Thank you, Mr. Chair.
Thank you very much for inviting me to appear before you today.
I will start by providing you with a little bit of an overview of our industry and the context in which we operate. My colleague, Lucie Boily, will talk about the precise challenges we face.
The Aerospace Industries Association represents both aeronautics and space manufacturers and service providers. The industry employs about 80,000 Canadians across the nation. There are about 150,000 indirect and direct jobs. About 15,000 to 20,000 engineering and scientific staff work in this industry, so it's a very high-level, high-knowledge industry. It has yearly revenues of about $22 billion and exports of 73% to 75%. Investment in R and D is about $2 billion per year.

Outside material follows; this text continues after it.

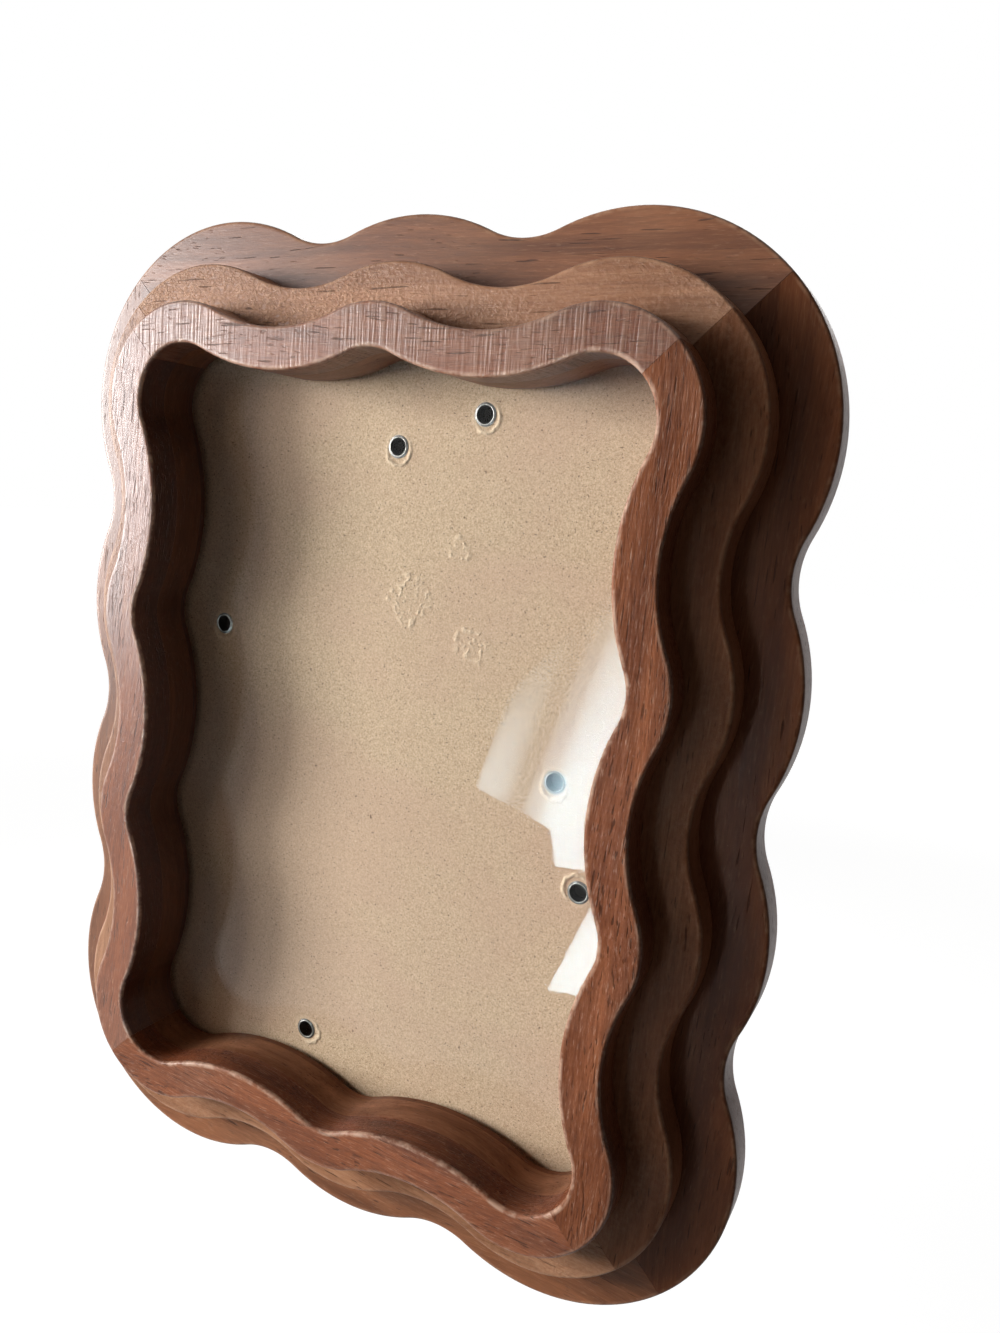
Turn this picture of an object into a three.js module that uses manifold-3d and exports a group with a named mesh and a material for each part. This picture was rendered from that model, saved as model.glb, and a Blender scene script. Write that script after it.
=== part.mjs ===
// Scalloped wooden picture frame, upright as it hangs: millimetres, +Z up, front facing -Y.
//
// Three stepped tiers of wood follow one wavy line. Every edge of every tier is a parallel
// curve of that line: round lobes on an even pitch, joined by round valleys. Each tier is
// four rails mitred at the corner lobes. The base tier has a rabbet for the pane and the
// backing board. Four clips swivel on rivets in the board and swing their tips into slots
// in the rabbet wall. Two straps with wire rings hang the frame upright or sideways.
//
// The frame is modelled lying on its back, x to the right, y up the frame and z from the
// back plane to the front, and the whole is then stood upright.

import * as THREE from 'three';
import { mergeVertices } from 'three/addons/utils/BufferGeometryUtils.js';
import Module from 'manifold-3d';

const wasm = await Module();
wasm.setup();

// Driving sizes: the wavy outline
const wavePitch = 48.5; // crest to crest, the same along all four sides
const pitchesAcross = 2; // pitches between the corner lobes, left to right
const pitchesUp = 3; // pitches between the corner lobes, bottom to top
const crestPlusValley = 59.3; // crest radius plus valley radius, the same on parallel curves
const windowCrestRadius = 12.2; // crest radius of the window's edge
const frontTierWidth = 8.8; // from the window to the front tier's outer edge
const middleStepWidth = 9.2; // shown by the middle tier beyond the front tier
const baseStepWidth = 10.9; // shown by the base tier beyond the middle tier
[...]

Our companies are evolving in the changing global context. We must adapt if we want to remain competitive. The industry, as you may well know, is highly globalized in nature. We have very long and costly R and D cycles. It's an industry in which there is no margin for error, basically. It is very capital intensive. To win world mandates, tier 1 and tier 2 suppliers must take on some risk, do design and engineering, and develop some IP, as well.
In terms of the industry's vision and opportunities, the Canadian aerospace industry has a clear vision: given the outstanding growth in commercial aircraft and space technologies around the world, we want to grow our market share. The expected growth is $3.4 trillion for commercial aircraft. We are talking about 34,000 new aircraft in just the commercial aircraft aspect.

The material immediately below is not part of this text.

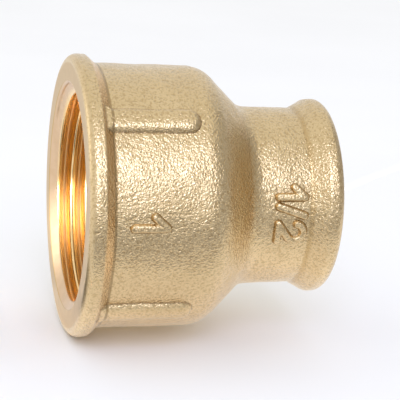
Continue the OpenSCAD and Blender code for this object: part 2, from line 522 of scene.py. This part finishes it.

If Canada is to remain competitive, we want to grow. We want to grow across the nation. To do that, we're going to need some policies and programs, including IP policies, that evolve with us and allow us to be competitive.
How do we capture and increase our current market share? We need strategic and early positioning on new aircraft platforms that are going to be flying in the near future. We're going to have to move up and into the global supply chain and make sure that our companies do, including small and medium-size companies. We're going to have to make sure that we increase the design capability of mid-size companies and that we enhance our international collaboration to increase our R and D intensity across the value chain.

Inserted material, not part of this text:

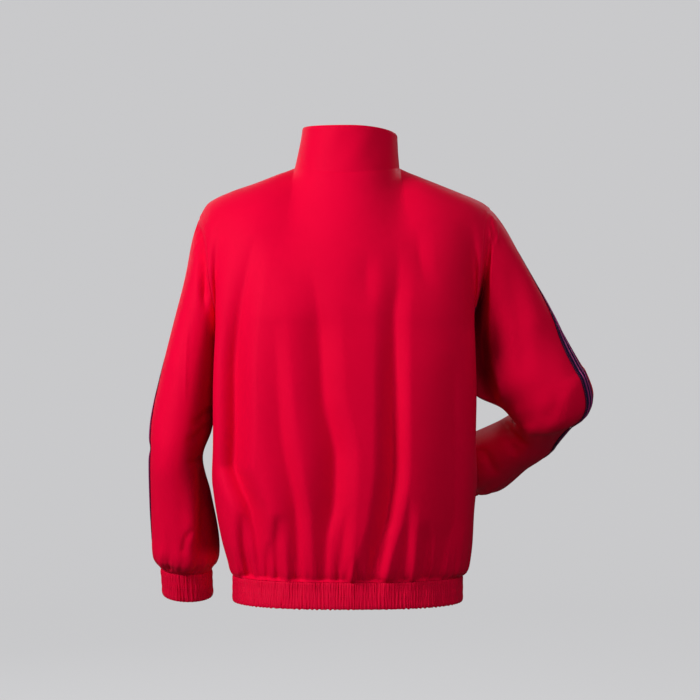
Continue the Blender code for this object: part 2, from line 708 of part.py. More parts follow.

On global pressures and their impact on IP management, every other nation interested in attracting R and D and aerospace has very aggressive mechanisms in place to attract foreign investment, which means flexible IP policies, among other things. It also means access to specific markets that are increasingly linked to local investment in those markets. Therefore, if we want to access several large markets, we must sometimes locate some work in those markets to win mandates and have access to those markets. That is the reality now.
Cost pressures from airline operators, of course, have an impact on our cost reduction in terms of the production of systems and parts.
We need to have new ways of measuring success in the aerospace industry. It's really about the creation of high-level, sustainable employment. We need new market penetration. We have to be more diversified. The development of world product mandates on major aircraft and the development and commercialization of new technologies is how we are going to define our success and keep our competitive edge. The growth of our industry, in terms of revenue and export, will certainly come from continued excellence in technology and IP generation.